2015 brachte Erfurts Oberbürgermeister Andreas Bausewein (SPD) deshalb eine gemeinsame Bewerbung ins Spiel, da etwa die jüdischen Gemeinden in Mainz und Erfurt im Mittelalter enge Verbindungen gehabt haben. Wie Erfurts Beauftragte für das Unesco-Welterbe, Sarah Laubenstein, sagt, gibt es durchaus inhaltliche Gründe für ein gemeinsames Vorgehen. Zwar sei die intellektuelle Strahlkraft der Schum-Städte herausragend, Erfurt biete indes gut erhaltene Bauten, wie die „Alte Synagoge“, die älteste bis zum Dach erhaltene Synagoge Mitteleuropas.

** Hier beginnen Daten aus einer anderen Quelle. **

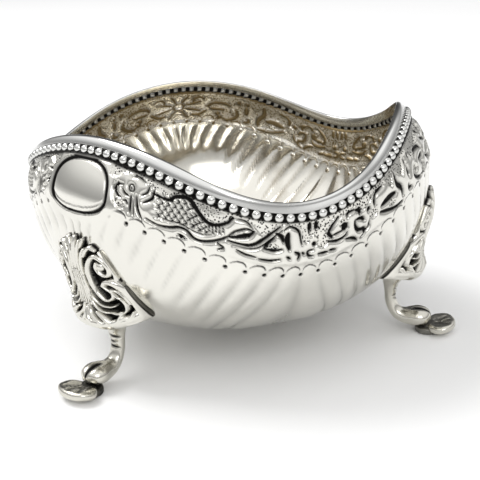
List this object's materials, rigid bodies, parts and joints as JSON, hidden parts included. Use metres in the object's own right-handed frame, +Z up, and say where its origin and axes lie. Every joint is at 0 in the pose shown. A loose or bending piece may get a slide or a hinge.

Weil auch die Kultusministerkonferenz vorgeschlagen hatte, eine gemeinsame Bewerbung zu prüfen, wollen sich Wissenschaftler in diesem Jahr noch einmal austauschen, um ihre Empfehlung abzugeben. Wer allerdings in den drei rheinland-pfälzischen Städten nachfragt, spürt Skepsis: „Es gibt viele Städte mit jüdischer Tradition. Das Wirken in den Schum-Städten setzte aber Maßstäbe in religiösen und rechtlichen Fragen“, sagt etwa Volker Gallé, Kulturkoordinator in Worms. Auf dieses Alleinstellungsmerkmal wolle man sich konzentrieren.